Pope Francis has convened a special synod meeting of bishops for 2019 that will address issues facing the Church in what’s known as the Pan-Amazon region of South America. The meeting will look at Bolivia, Brazil, Colombia, Ecuador, French Guyana, Guyana, Peru, Venezuela and Surinam. Francis announced the move at the weekend and said the meeting would look “especially on indigenous people who are often forgotten”.
Synods addressing particular regional issues are not new.
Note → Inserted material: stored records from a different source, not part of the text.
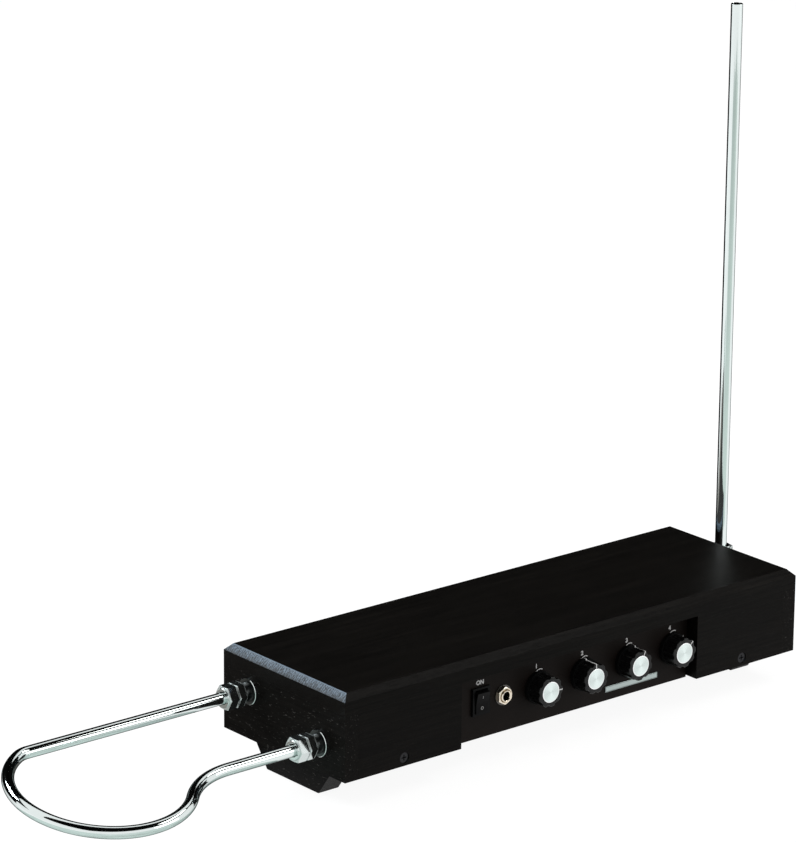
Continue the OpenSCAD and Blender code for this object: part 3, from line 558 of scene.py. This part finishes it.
# ---------- operators ----------

class THEREMIN_OT_cabinet(Piece, bpy.types.Operator):
    """Stains the boards and cleats, and softens their edges"""
    bl_idname = "theremin.cabinet"
    bl_label = "Cabinet"

    def execute(self, context):
        size = sizes()
        edge = size.board_round
        self.dress(wood("wood_lengthwise", 0), "top_board", "back_board", "front_left_rail",
                   "front_right_rail", "base_board", edge=edge)
        self.dress(wood("wood_crosswise", 1), "left_end_board", "right_end_board", edge=edge)
        self.dress(wood("wood_cleats", 1, 0.6), "left_cleat", "right_cleat", edge=edge)
        self.dress(plated("screw_black", (0.03, 0.03, 0.032), rough=0.35), "cover_screws")
        self.dress(plated("screw_zinc", ZINC, rough=0.3), "base_screws")
        enamel = coated("stand_enamel", (0.02, 0.02, 0.022), rough=0.4, specular=0.3)
        self.dress(enamel, "stand_flange", edge=size.metal_round)
        return {"FINISHED"}


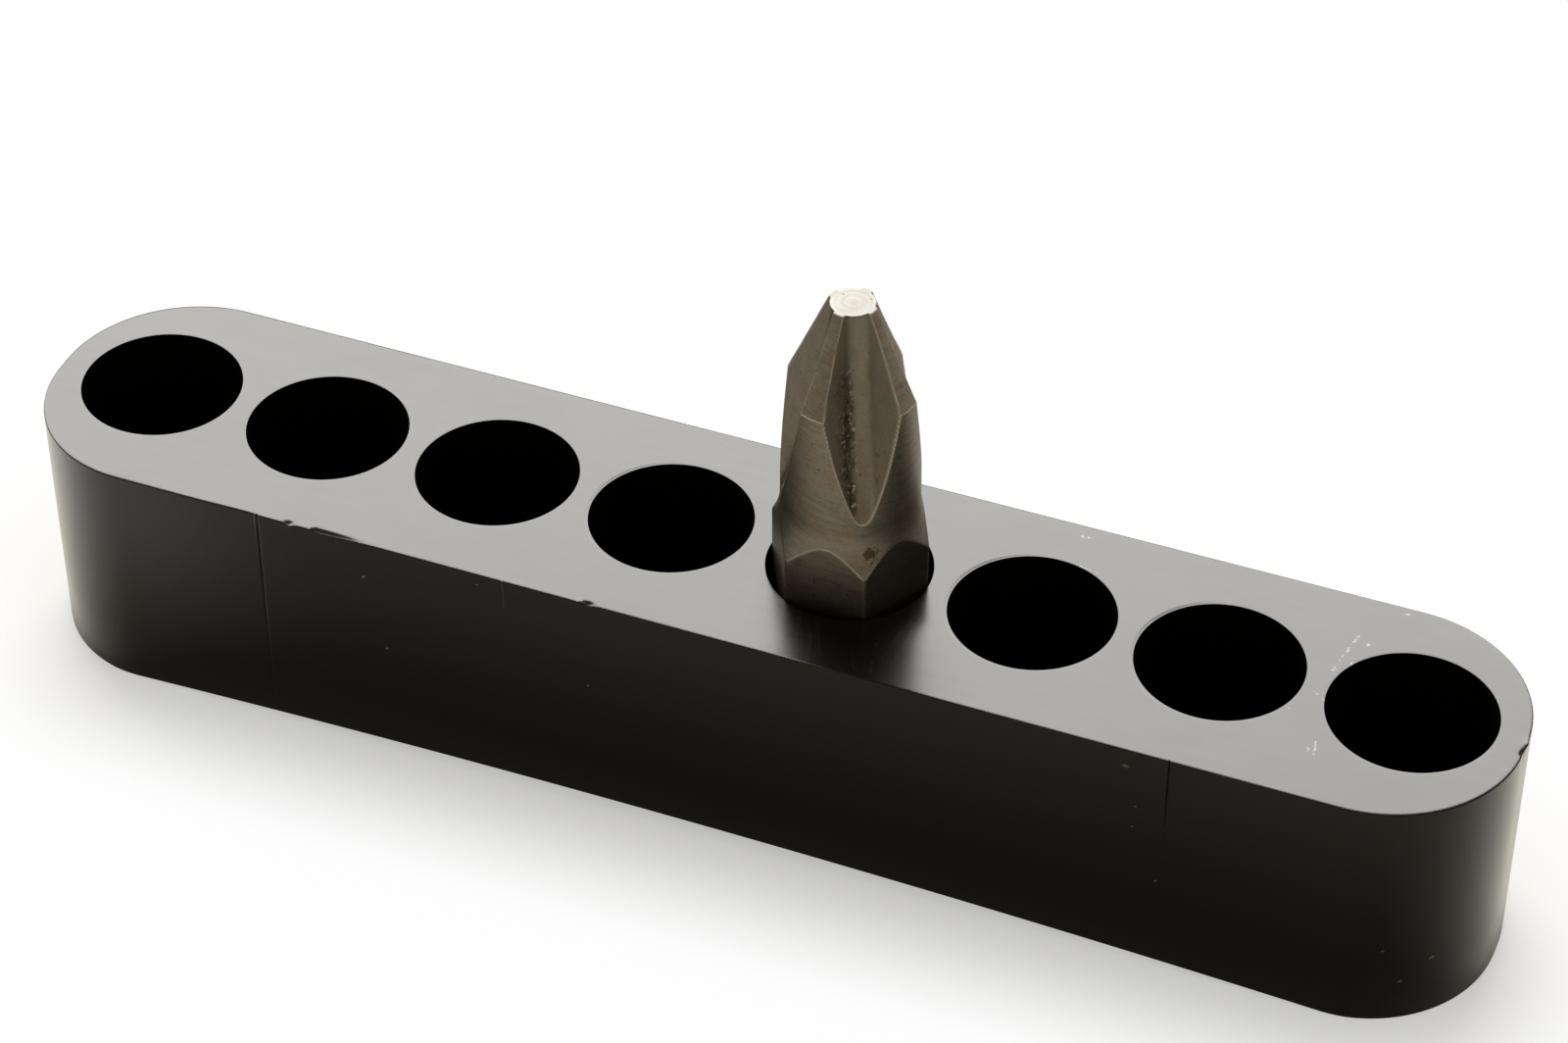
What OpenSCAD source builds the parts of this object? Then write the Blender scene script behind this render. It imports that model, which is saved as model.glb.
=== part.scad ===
// A moulded block that stores short screwdriver bits in a row of round sockets, with one bit standing in it.
// Millimetres. The block stands on z = 0, its length runs along X, and the origin is under its middle.

/* [Sockets] */
// Number of sockets in the row
socket_count = 8; // [5:1:12]
// Gap between a bit's corner edges and the socket's wall, all round
socket_clearance = 0.07; // [0.05:0.01:0.3]
// Plastic left between two neighbouring sockets
socket_web = 1.1; // [0.8:0.1:4]
// Width of the small chamfer round a socket's mouth
mouth_chamfer = 0.1; // [0.05:0.05:0.3]

/* [Block] */
// Plastic between a socket and the front face
front_wall = 3.05; // [2:0.05:6]
// Plastic between a socket and the back face
back_wall = 2.65; // [2:0.05:6]
// Plastic between the outermost socket and the end of the block
end_wall = 1.3; // [1:0.1:4]
// Straight stretch in the middle of each rounded end
end_flat = 0.7; // [0.2:0.1:5]
// Height of the block, from the surface that it stands on to its top face
block_height = 12.2; // [11:0.1:16]
// Plastic between a socket's flat floor and the underside below it
floor_thickness = 1; // [0.8:0.1:3]
// Rise of the underside midway along the block
underside_rise = 0.7; // [0.1:0.1:1]
// Length of the flat stretch at each end that the block stands on
foot_length = 5; // [3:0.5:12]

/* [Bit] */
// Socket that the bit stands in, counted from the left
bit_socket = 5; // [1:1:5]
// Turn of the bit in its socket, in degrees
bit_turn = 1; // [-30:1:30]
// Length of the bit
bit_length = 25; // [22:0.5:30]
// Width of the hexagon shank across its flats
shank_flats = 6.35; // [6:0.05:8]
// Amount by which each corner edge of the hexagon is rounded off
corner_break = 0.04; // [0.02:0.01:0.1]
// Length of the shank, up to where its corners begin to slope in
shank_length = 12.7; // [11:0.1:14]
// Height of the slope from the shank's corners to the neck
shank_chamfer = 1.25; // [0.8:0.05:2]
// Height of the chamfer at the bit's foot
foot_chamfer = 0.6; // [0.2:0.1:1.5]
// Amount by which the foot of the neck is slimmer than the hexagon's flats
neck_step = 0.05; // [0.02:0.01:0.5]
// Diameter over the shoulders of the wings
shoulder_diameter = 6; // [5:0.1:6]

/* [Cross point] */
// Height of the pointed part, from the shoulders to the tip
point_length = 4.35; // [3.5:0.05:5.5]
// Diameter of the flat tip
tip_diameter = 2; // [1.8:0.1:2.6]
// Number of flutes round the point
flute_count = 4; // [4:1:4]
// Depth of a flute at the tip
flute_tip_depth = 0.3; // [0.2:0.05:0.4]
// Angle of each flute wall from the flute's middle plane, in degrees
flute_wall_angle = 54; // [48:1:58]
// Lean of the flute's floor away from the bit's axis at the tip, in degrees
flute_lean = 6.5; // [5:0.5:8]
// Radius of the wheel that cuts the flutes
wheel_radius = 40; // [35:1:60]
// Radius of the round nose of that wheel's rim, which shapes the flute's floor
wheel_nose = 0.8; // [0.5:0.05:1.2]

/* [Hidden] */

// Facets of round shapes: a small one, and a shallow arc that needs many
round_facets = 96;
arc_facets = 720;
// Steps that make up the round nose of the wheel
nose_steps = 6;
// Extra length of a cutting shape beyond the face that it cuts
overcut = 1;

// The shank's corner edges, as a radius, and the sockets that clear them
hexagon_sides = 6;
hexagon_radius = shank_flats / 2 / cos(180 / hexagon_sides);
corner_radius = hexagon_radius - corner_break;
socket_radius = corner_radius + socket_clearance;
socket_pitch = 2 * socket_radius + socket_web;

// The block round the sockets
row_length = (socket_count - 1) * socket_pitch;
block_length = row_length + 2 * socket_radius + 2 * end_wall;
block_width = 2 * socket_radius + front_wall + back_wall;
end_radius = (block_width - end_flat) / 2;
row_y = (front_wall - back_wall) / 2;

// The underside's long arc, which spans from foot to foot
arch_span = block_length - 2 * foot_length;
arch_radius = (pow(arch_span / 2, 2) + pow(underside_rise, 2)) / (2 * underside_rise);

// Heights and radii of the bit, from its foot
shoulder_z = bit_length - point_length;
shoulder_radius = shoulder_diameter / 2;
neck_z = shank_length + shank_chamfer;
neck_radius = (shank_flats - neck_step) / 2;
tip_radius = tip_diameter / 2;
foot_radius = corner_radius - foot_chamfer;

// The flute-cutting wheel: its rim meets the flute's floor at the tip, and it is deeper than any flute
floor_radius = tip_radius - flute_tip_depth;
wheel_depth = corner_radius;
wheel_x = floor_radius + wheel_radius * cos(flute_lean);
wheel_z = bit_length + wheel_radius * sin(flute_lean);
// The first flute lies over a corner of the hexagon, here at -60 degrees
first_flute = -360 / hexagon_sides;

// Centre of a socket along the row, counted from 1 at the left
function socket_x(number) = (number - (socket_count + 1) / 2) * socket_pitch;
// Height of the arched underside at a place along the block, zero at the feet
function arch_z(x) = underside_rise - arch_radius + sqrt(pow(arch_radius, 2) - pow(x, 2));
function underside_z(x) = abs(x) < arch_span / 2 ? arch_z(x) : 0;
// Height of a socket's floor: the same thickness of plastic is left under each
function socket_floor_z(number) = underside_z(socket_x(number)) + floor_thickness;

// Plan of the block: straight sides and ends, joined by four quarter circles
module block_plan() {
    square([block_length - 2 * end_radius, block_width], center = true);
    square([block_length, end_flat], center = true);
    for (side_x = [-1, 1], side_y = [-1, 1])
        translate([side_x * (block_length / 2 - end_radius), side_y * end_flat / 2])
            circle(r = end_radius, $fn = round_facets);
}

// The space of one socket, from its floor up through its chamfered mouth
module socket_space(number) {
    mouth_radius = socket_radius + mouth_chamfer;
    translate([socket_x(number), row_y, 0])
        rotate_extrude($fn = round_facets)
            polygon([
                [0, socket_floor_z(number)],
                [socket_radius, socket_floor_z(number)],
                [socket_radius, block_height - mouth_chamfer],
                [mouth_radius, block_height],
                [mouth_radius, block_height + overcut],
                [0, block_height + overcut]
            ]);
}

// The shallow hollow under the block, one long arc between its two feet
module underside_space() {
    translate([0, 0, underside_rise - arch_radius])
        rotate([90, 0, 0])
            cylinder(r = arch_radius, h = block_width + 2 * overcut, center = true, $fn = arc_facets);
}

// The moulded block with its sockets
module holder() {
    color([0.10, 0.10, 0.09])
        difference() {
            linear_extrude(height = block_height) block_plan();
            underside_space();
            for (number = [1 : socket_count]) socket_space(number);
        }
}

// The bit as it leaves the lathe: foot, shank, neck, shoulders and point, turned about one axis
module turned_bit() {
    rotate_extrude($fn = round_facets)
        polygon([
            [0, 0],
            [foot_radius, 0],
            [corner_radius, foot_chamfer],
            [corner_radius, shank_length],
            [neck_radius, neck_z],
            [shoulder_radius, shoulder_z],
            [tip_radius, bit_length],
            [0, bit_length]
        ]);
}

// The hexagon bar that the bit is made from
module hexagon_bar() {
    linear_extrude(height = bit_length) circle(r = hexagon_radius, $fn = hexagon_sides);
}

// Rim of the flute-cutting wheel: a round nose, in short steps, that runs into two sloping sides
module wheel_rim() {
    nose_x = wheel_radius - wheel_nose;
    nose_end = 90 - flute_wall_angle;
    side_x = wheel_radius - wheel_depth;
    side_run = nose_x + wheel_nose * cos(nose_end) - side_x;
    side_y = wheel_nose * sin(nose_end) + side_run * tan(flute_wall_angle);
    nose_turns = [for (step = [0 : nose_steps]) (2 * step / nose_steps - 1) * nose_end];
    polygon([
        [side_x, -side_y],
        for (turn = nose_turns) [nose_x + wheel_nose * cos(turn), wheel_nose * sin(turn)],
        [side_x, side_y]
    ]);
}

// The wheel that cuts one flute, turned about an axis across the bit. It leaves the bit again at the lower
// end of the flute, which gives the flute its leaf-shaped outline.
module flute_wheel() {
    translate([wheel_x, 0, wheel_z])
        rotate([90, 0, 0])
            rotate_extrude($fn = arc_facets) wheel_rim();
}

// The finished bit: hexagon bar turned to shape, with its flutes cut, standing on the floor of its socket
module driver_bit() {
    color([0.42, 0.38, 0.32])
        translate([socket_x(bit_socket), row_y, socket_floor_z(bit_socket)])
            rotate([0, 0, bit_turn])
                difference() {
                    intersection() {
                        turned_bit();
                        hexagon_bar();
                    }
                    for (number = [0 : flute_count - 1])
                        rotate([0, 0, first_flute + number * 360 / flute_count]) flute_wheel();
                }
}

holder();
driver_bit();
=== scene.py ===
# %% [markdown]
# # A moulded bit holder with one screwdriver bit
# The object is a small block of black plastic with a row of eight round sockets. One steel bit
# stands in the fifth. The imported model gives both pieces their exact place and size. This script
# builds finer meshes in the same places, gives them plastic and steel, and lights them like a
# small object on a bright sheet.

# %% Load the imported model
import math
from types import SimpleNamespace

import bpy
import numpy as np
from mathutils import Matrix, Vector
from mathutils.geometry import delaunay_2d_cdt


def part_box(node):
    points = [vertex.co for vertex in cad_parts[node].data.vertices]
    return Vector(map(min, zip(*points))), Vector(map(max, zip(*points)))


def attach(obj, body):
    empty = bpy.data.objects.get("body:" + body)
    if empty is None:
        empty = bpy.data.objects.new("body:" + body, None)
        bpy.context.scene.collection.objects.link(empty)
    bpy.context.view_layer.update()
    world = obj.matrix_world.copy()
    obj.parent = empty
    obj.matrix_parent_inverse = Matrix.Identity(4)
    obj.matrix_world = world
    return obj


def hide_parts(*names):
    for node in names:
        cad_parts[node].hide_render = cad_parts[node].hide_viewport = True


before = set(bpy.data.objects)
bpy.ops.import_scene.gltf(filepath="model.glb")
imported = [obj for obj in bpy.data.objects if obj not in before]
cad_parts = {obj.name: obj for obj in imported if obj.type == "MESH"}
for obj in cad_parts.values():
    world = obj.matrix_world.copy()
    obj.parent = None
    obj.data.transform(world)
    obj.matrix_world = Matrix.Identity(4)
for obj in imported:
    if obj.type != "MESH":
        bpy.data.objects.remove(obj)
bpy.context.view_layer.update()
scene = bpy.context.scene
MM = 0.001


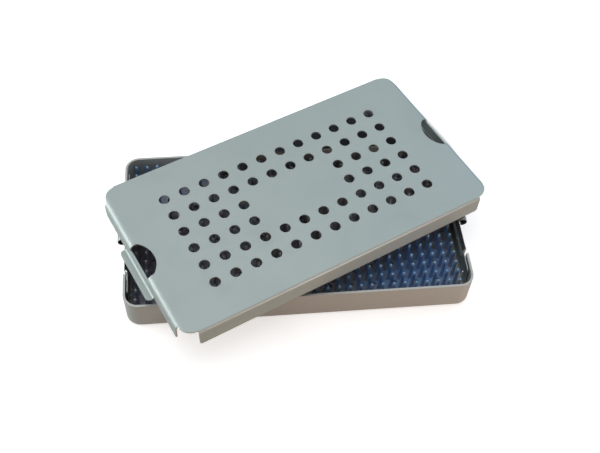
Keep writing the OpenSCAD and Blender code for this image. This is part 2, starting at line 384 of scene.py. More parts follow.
@dataclass(frozen=True)
class EdgeFinish:
    """Rubbed edge of the sheet, where the coating is thin and the metal shows brighter."""

    name: str
    colour: Colour
    bare_colour: Colour = (0.56, 0.57, 0.55)
    roughness: float = 0.42
    metallic: float = 0.45
    wear_size: float = 6 * MM
    wear_share: float = 0.6
    nick_size: float = 0.5 * MM
    nick_depth: float = 0.02 * MM

    def build(self) -> bpy.types.Material:
        """Makes the material.

        Returns:
            The material.
        """
        surface = Surface(self.name)
        place = surface.place()
        wear = surface.patches(place, self.wear_size, (0.38, 0.62), 4.0, 0.65)
        nicks = surface.noise(place, self.nick_size, 2.0)
        colour = surface.mix(wear * self.wear_share, self.colour, self.bare_colour)
        rough = self.roughness + 0.12 * (nicks - 0.5) - 0.08 * wear
        normal = surface.bump(nicks, self.nick_depth, 0.4)
        return surface.finish(Base_Color=colour, Metallic=self.metallic, Roughness=rough, Normal=normal)


@dataclass(frozen=True)
class SiliconeFinish:
    """Blue silicone with a soft moulded skin and a little dust, painted paler towards the finger tips
    as a painted highlight on their tops.

    Where little of the open side above it is free, its colour falls off to a dark grey: painted shade under
    the lid and between the fingers.
    """

    name: str
    pad_colour: Colour
    shaft_colour: Colour
    lit_tip_colour: Colour
    pad_top: float
    tip_top: float
    dust_colour: Colour = (0.40, 0.50, 0.62)
    shade_colour: Colour = (0.40, 0.38, 0.395)
    shade_reach: float = 60 * MM
    shade_samples: int = 16
    shade_span: Point = (0.08, 0.22)
    tip_shade: float = 0.28
    open_side: Triple = (0.40, -0.58, 0.71)
    roughness: float = 0.42
    skin_size: float = 0.5 * MM
    skin_depth: float = 0.02 * MM
    dust_size: float = 0.25 * MM
    dust_share: float = 0.18
    tint_size: float = 30 * MM
    tint_share: float = 0.15

    def build(self) -> bpy.types.Material:
        """Makes the material.

        Returns:
            The material.
        """
        surface = Surface(self.name)
        place = surface.place()
        height = surface.add("ShaderNodeSeparateXYZ", {}, {0: place}, "Z")
        span = {"Value": height, "From Min": self.pad_top, "From Max": self.tip_top}
        rise = surface.add("ShaderNodeMapRange", {"clamp": True}, span)
        # Colour by height, painted paler at the finger tips: a painted highlight on the tops.
        colours = (self.pad_colour, self.pad_colour, self.shaft_colour, self.lit_tip_colour)
        stops = list(zip((0.0, 0.35, 0.78, 0.96), colours))
        blue = surface.add("ShaderNodeValToRGB", {"stops": stops}, {0: rise}, "Color")
        tint = surface.patches(place, self.tint_size, (0.35, 0.65))
        tinted = surface.mix(tint * self.tint_share, blue, self.shaft_colour)
        dust = surface.patches(place, self.dust_size, (0.66, 0.74))
        dusted = surface.mix(dust * self.dust_share, tinted, self.dust_colour)
        # Painted shade: the colour falls to a dark grey where the space towards the open side is not free.
        open_side = surface.add("ShaderNodeCombineXYZ", {}, dict(zip("XYZ", self.open_side)))
        free = surface.free(self.shade_samples, self.shade_reach, {"Normal": open_side})
        tip = surface.ramp(rise, 0.8, 1.0)
        open_to_light = surface.ramp(free - self.tip_shade * tip, *self.shade_span)
        shaded = surface.mix(open_to_light, self.shade_colour, dusted)
        skin = surface.noise(place, self.skin_size, 3.0)
        rough = self.roughness + 0.14 * (skin - 0.5) + 0.2 * dust
        normal = surface.bump(skin, self.skin_depth, 0.35)
        return surface.finish(
            Base_Color=shaded, Roughness=rough, Normal=normal, IOR=1.41,
            Subsurface_Weight=0.35, Subsurface_Radius=(0.25, 0.6, 1.0), Subsurface_Scale=1.6 * MM,
        )


@dataclass(frozen=True)
class SpringFinish:
    """Brushed spring steel with a fine grain along the latch and a little heat tint in patches."""

    name: str
    colour: Colour
    tint_colour: Colour
    bright_colour: Colour = (0.50, 0.51, 0.50)
    roughness: float = 0.38
    metallic: float = 0.9
    brush_length: float = 30 * MM
    brush_width: float = 0.12 * MM
    brush_share: float = 0.22
    brush_depth: float = 0.006 * MM
    tint_size: float = 12 * MM
    tint_share: float = 0.35

    def build(self) -> bpy.types.Material:
        """Makes the material.

        Returns:
            The material.
        """
        surface = Surface(self.name)
        place = surface.place()
        brush_place = surface.place(0.0, (1.0, self.brush_width / self.brush_length, 1.0))
        brush = surface.noise(brush_place, self.brush_width, 3.0, 0.6)
        tint = surface.patches(place, self.tint_size, (0.45, 0.75), 3.0)
        colour = surface.mix(tint * self.tint_share, self.colour, self.tint_colour)
        bright = surface.ramp(brush, 0.35, 0.7) * self.brush_share
        brushed = surface.mix(bright, colour, self.bright_colour)
        rough = self.roughness + 0.16 * (brush - 0.5) + 0.05 * tint
        normal = surface.bump(brush, self.brush_depth, 0.5)
        return surface.finish(Base_Color=brushed, Metallic=self.metallic, Roughness=rough, Normal=normal)


@dataclass(frozen=True)
class RivetFinish:
    """Bright rivet metal with fine pits and a few scuffs."""

    name: str
    colour: Colour
    scuff_colour: Colour = (0.55, 0.54, 0.52)
    roughness: float = 0.18
    scuff_size: float = 0.6 * MM
    scuff_share: float = 0.4
    pit_size: float = 0.12 * MM
    pit_depth: float = 0.01 * MM

    def build(self) -> bpy.types.Material:
        """Makes the material.

        Returns:
            The material.
        """
        surface = Surface(self.name)
        place = surface.place()
        scuff = surface.patches(place, self.scuff_size, (0.5, 0.72), 4.0, 0.65)
        pits = surface.noise(place, self.pit_size, 2.0)
        colour = surface.mix(scuff * self.scuff_share, self.colour, self.scuff_colour)
        rough = self.roughness + 0.18 * scuff + 0.08 * (pits - 0.5)
        normal = surface.bump(pits, self.pit_depth, 0.3)
        return surface.finish(Base_Color=colour, Metallic=1.0, Roughness=rough, Normal=normal)


# Mesh helpers


def smooth(share: float) -> float:
    """Gives the height of a smooth step that rises from 0 to 1 as a share does."""
    held = min(1.0, max(0.0, share))
    return held * held * (3.0 - 2.0 * held)


def arc(centre: Point, radius: float, start: float, stop: float, steps: int) -> list[Point]:
    """Gives the points of an arc between two angles in degrees, one more than its steps."""
    angles = [math.radians(start + (stop - start) * i / steps) for i in range(steps + 1)]
    return [(centre[0] + radius * math.cos(a), centre[1] + radius * math.sin(a)) for a in angles]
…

In fact, during the long pontificate of St John Paul II the Pontiff convened synods to look at the Church in every continent.
But, the particular dynamic of ecclesial life in that part of South America is causing some commentators to speculate as to whether or not the meeting might look at the issue of married priests – long seen by some as a way of addressing the high proportion of people in the region who are unable to have Sunday Mass due to the absence of a priest.
The reference to indigenous people – rightly or wrongly – is adding fuel to this since it is often people in remote Amazonian communities who are most cut-off and therefore cannot regularly avail of the sacraments.
Francis has touched on the issue of married priests on a number of occasions. In an interview earlier this year with German newspaper Die Zeit, the Pope was asked about the possibility of allowing married ‘viri probati’ – men of proven virtue – to become priests.
“We have to study whether ‘viri probati’ are a possibility. We then also need to determine which tasks they could take on, such as in remote communities, for example,” Pope Francis said.
But, while commentators often look at what Pope Francis says as innovative, expressing a willingness to study the question of allowing married men to become priests is hardly a ground-breaking response given that the topic was explored in two meetings of the Synod of Bishops and by both Benedict XVI and John Paul II.
Limited access
During the 2005 Synod of Bishops on the Eucharist, the possibility of ordaining men of proven virtue was raised as a way to provide priests for areas of the world where Catholics have very limited access to Mass and the sacraments.
“Some participants made reference to ‘viri probati’, but in the end the small discussion groups evaluated this hypothesis as a road not to follow,” a proposition from the synod said.
Eight years before he was elected Pope, then-Cardinal Joseph Ratzinger said that while married priests were not on the horizon in “the foreseeable future”, it was not an entirely closed subject.
In Salt of the Earth, an interview-book with Peter Seewald published in 1997, the future Pope said: “One ought not to declare that any custom of the Church’s life, no matter how deeply-anchored and well-founded, is wholly absolute. To be sure, the Church will have to ask herself the question again and again; she has now done so in two synods.”
The question of mandatory celibacy for most priests in the Latin rite of the Catholic Church has been debated heavily in recent years, with some people seeing it as a way to encourage more men to enter the priesthood since they would be able to serve without giving up marriage and the possibility of having a family.
In the book On Heaven and Earth, originally published in Spanish in 2010, the then-Cardinal Jorge Mario Bergoglio, acknowledged that while he is in favour of maintaining celibacy in the priesthood, it “is a matter of discipline, not of faith”.
John Paul II had said the same. During an audience in 1993, he said that while celibacy “does not belong to the essence of priesthood”, Jesus himself proposed it as an ideal.
Similarly, then-Cardinal Ratzinger said the celibacy requirement “is not dogma” but rather a “form of life” that involves the priests’ faith and not his dominion over his own nature.
“I think that what provokes people today against celibacy is that they see how many priests really aren’t inwardly in agreement with it and either live it hypocritically, badly, not at all, or only live it in a tortured way,” he said.
Pope Francis’ openness to considering an expanded possibility for married priests is not revolutionary, but is a continuation of a conversation that has gone on for decades and is likely to continue for some time.